What qualifies as an emergency?
Anything that happens unexpectedly and cannot be anticipated is an emergency: a healthcare crisis, loss of income, or damage to your home, such as a broken air conditioner or a fallen tree. Emergencies do not include things like Christmas gifts or vacations. Anything you know will come up sooner or later is not an emergency.
2. Start small if you need to – just make it a top priority.
Don’t wait until the end of the month and save whatever you have left over. Make this part of your budget and always pay yourself first, even if you can’t pay yourself much at first. Then if there is a surplus at the end of the month, consider setting it aside in your emergency fund until you’ve reached your goal.

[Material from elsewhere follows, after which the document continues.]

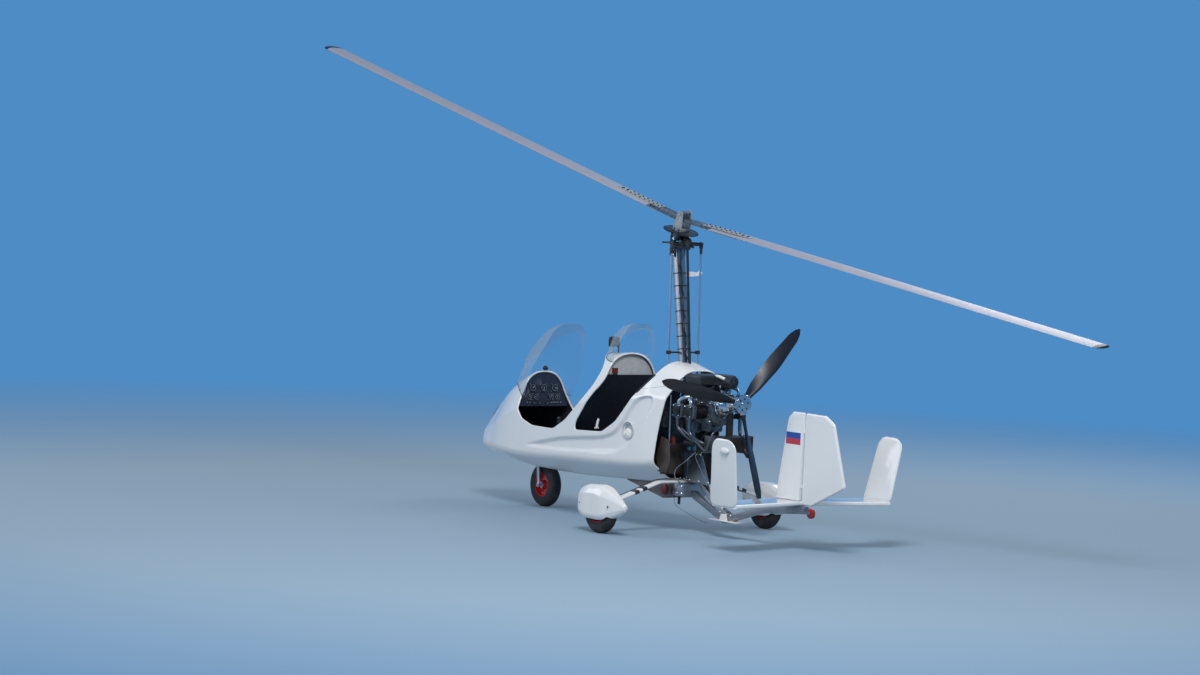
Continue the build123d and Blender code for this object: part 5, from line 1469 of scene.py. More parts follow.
def makeFork():
    dress("nose_fork", "satinAlloy", 0.003)
    dress("nose_wheel_well", "blackPaint", 0.0)
    kit = Kit("forkFittings")
    kit.drum(fork["stem"], at(*fork["stemPlace"]), (0, 0, 1), 24)
    for side in bothSides:
        kit.turned(fork["nut"], beside(fork["nutPlace"], side), (0, side, 0), 20)
    kit.done("nose_fork", "polished", "brushed_steel")
    bolts = [(beside(place, side), (0, 0, 1)) for side in bothSides for place in fork["bolts"]]
    addBolts("forkBolts", bolts, "nose_fork", "blackPaint", 0.006, 0.005)


makeWheels()
for name in ("left", "right"):
    makeFairing(name, wheels["places"][name][1])
makeLegs()
makeFork()
print("undercarriage made")


# Tail: surfaces with rounded noses that thin out behind
surfaces = {
    # outline in station and height, thickness, reach of its corners, thickness left at its rear edge
    "fin": ([(4112, 402), (4236, 1075), (4290, 1122), (4424, 1122), (4414, 402)], 0.0364, 60.0, 0.96),
    "tipFin": ([(4268, 395), (4348, 880), (4398, 930), (4568, 926), (4640, 872), (4606, 420), (4560, 376),
                (4312, 372)], 0.0325, 70.0, 0.30),
    "edge": ((0.004, 0.42), (0.014, 0.72), (0.032, 0.90), (0.07, 1.0)),  # how its rim rounds over
    "thickest": 0.3,
    "tipFoot": (0.797, 0.395), "lean": 8.5,
}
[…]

You can make it easier to save by checking with your employer to see if they offer the option to have a portion of your pay deposited directly into a separate account. If not, then check with your bank to see if there is a way to schedule regular drafts that coincide with your pay periods.
3. Keep it separate.
Don’t keep your emergency fund in your regular checking account. Keeping it with your spending money makes it too easy to spend on something that isn’t an emergency. It’s best to keep it in something that is protected from losing value, like a savings or money market account.
4. Put it back.
If you have an emergency and take a withdrawal, replenish the fund as soon as possible. You don’t want to get caught without reserves if another emergency comes along before you replace what you withdrew.